READ.ID – Penasehat Hukum (PH) Pemerintah Provinsi Gorontalo, Suslianto, S.H.,M.H, meyampaikan bahwa menurut keterangan ahli, pemberhentian Risman Taha, sebagai anggota DPRD Kota Gorontalo periode 2019-2024 tidak perlu adanya usulan dari partai politik (Parpol).
Hal itu disampaikannya usai sidang lanjutan pemeriksaan saksi ahli terkait gugatan surat keputusan (SK) Gubernur Gorontalo, tentang pemberhentian Risman Taha sebagai anggota DPRD Kota Gorontalo, di Pengadilan Tata Usaha Negara (PTUN), Kamis (20/2).
“Pada prinsipnya, apa yang dipermasalahkan pihak penggugat itu adalah tidak adanya usulan dari partai politik dalam pemberhentian ini. Ahli sudah menjelaskan, terkait dengan pemberhentian yang menjadi objek sengketa itu tidak mutlak, tidak perlu ada usulan dari partai politik,” ujar Suslianto.
Menurut Suslianto, saksi ahli dari pihaknya telah menerangkan dengan jelas tentang prosedur pemberhentian anggota Dewan Perwakilan Rakyat Daerah (DPRD) berdasarkan peraturan perundang-undangan yang berlaku.
“Ahli secara terang dan jelas menerangkan bahwa pemberhentian ini didasarkan adanya status dari seroang anggota DPRD, Bapak Risman Taha yang telah berstatus sebagai terpidana, itu jelas. Jadi, semua proses persidangan sudah selesai dan minggu depan kita tinggal mengajukan kesimpulan dan hakim akan memutuskan soal perkara ini,” katanya.
Sementara Dr. Sukotjo, pakar Hukum Tata Negara yang juga saksi ahli dari pemerintah provinsi menyampaikan bahwa usulan partai politik, itu diatur dalam Pasal 106 Peraturan Pemerintah Nomor 12 tahun Tahun 2018.
Menurutnya, dalam pasal tersebut telah ditegaskan bahwa Gubernur bisa memberhentikan anggota DPRD jika tidak ada usulan dari walikota, pimpinan dewan, dan partai politik.
“Idealnya, partai politik itu mengusulkan. Namun, kalau partai politik tidak mengusulkan, gubernur bisa memberhentikan. Partai politik itu pun hanya punya waktu 7 hari dalam mengusulkan. Kalau dalam waktu 7 hari tidak mengusulkan, bisa ditinggal, itu tidak mutlak,” jelas Dr. Sukotjo.
Dr. Sukotjo menambahkan terkait kesesuasian prosedur pemberhentian Risman Taha dan peraturan perundang-undangan itu adalah wewenang majelis hakim.
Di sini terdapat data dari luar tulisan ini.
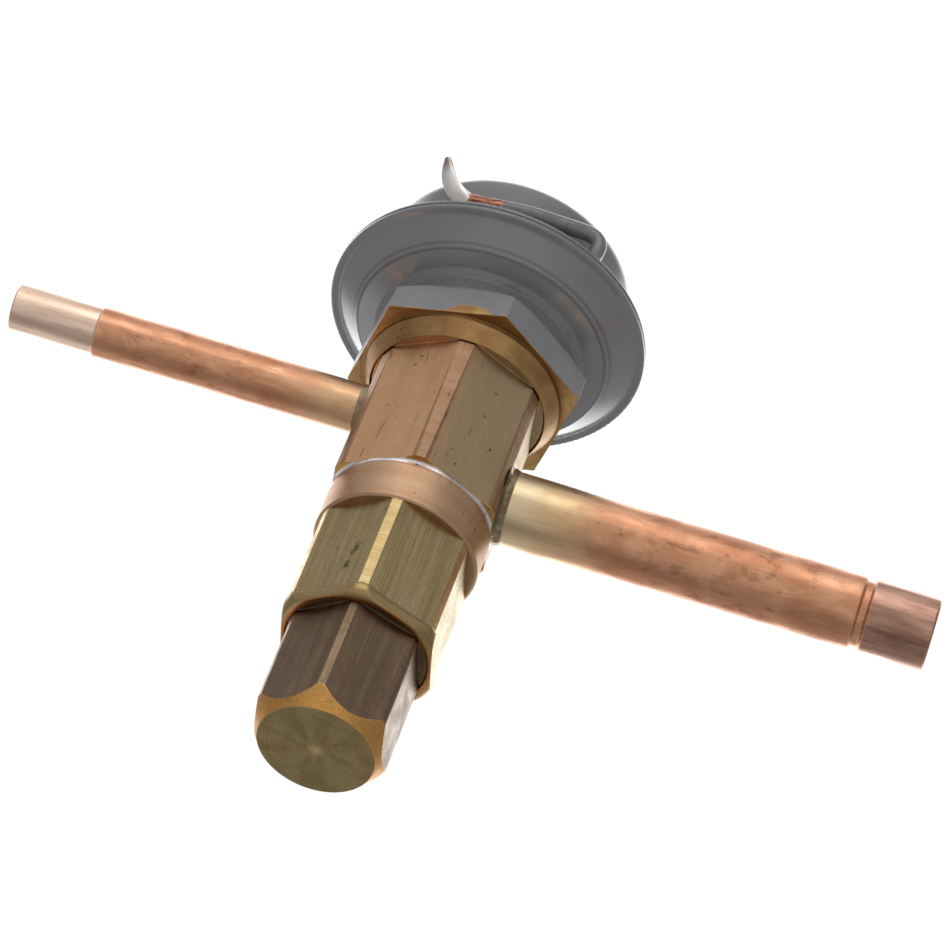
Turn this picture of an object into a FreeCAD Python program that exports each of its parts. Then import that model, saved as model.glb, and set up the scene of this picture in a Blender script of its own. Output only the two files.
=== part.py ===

Ia sebagai ahli hanya memberikan kesaksian sesuai dengan kompetensi dan peraturan yang berlaku.
“Hanya saja, usulan partai itu tidak mutlak. Ketika terbukti adanya tindakan pidana, pemberhentian anggota DPRD itu tidak perlu usulan parpol. Namun, Gubernur bisa memberhentikan kalau tidak ada usulan. Kalau Gubernur lagi tidak memberhentikan, maka Menteri Dalam Negeri yang akan memberhentikan,” ungkap Dr. Sukotjo.
Sementara Supandi pakaya, Kuasa Hukum Penggugat menyampaikan, bahwa pemberhentian Risman Taha terdapat pelanggaran norma.
Menurutnya, pemberhentian Risman Taha itu bukan mengacu pada SK Gubernur, melainkan pada putusan Mahkamah Agung, tertanggal 1 Oktober 2018.
“Dalam Pasal 99 Peraturan Pemerintah Nomor 12 bahwa pemberhentian seseorang itu berlaku sejak ingkra. Sejak keputusan Mahkamah Agung. Itu tertanggal 1 oktober 2018. Di situ norma hukum yang dilanggar,” kata Supandi. (RL/Read).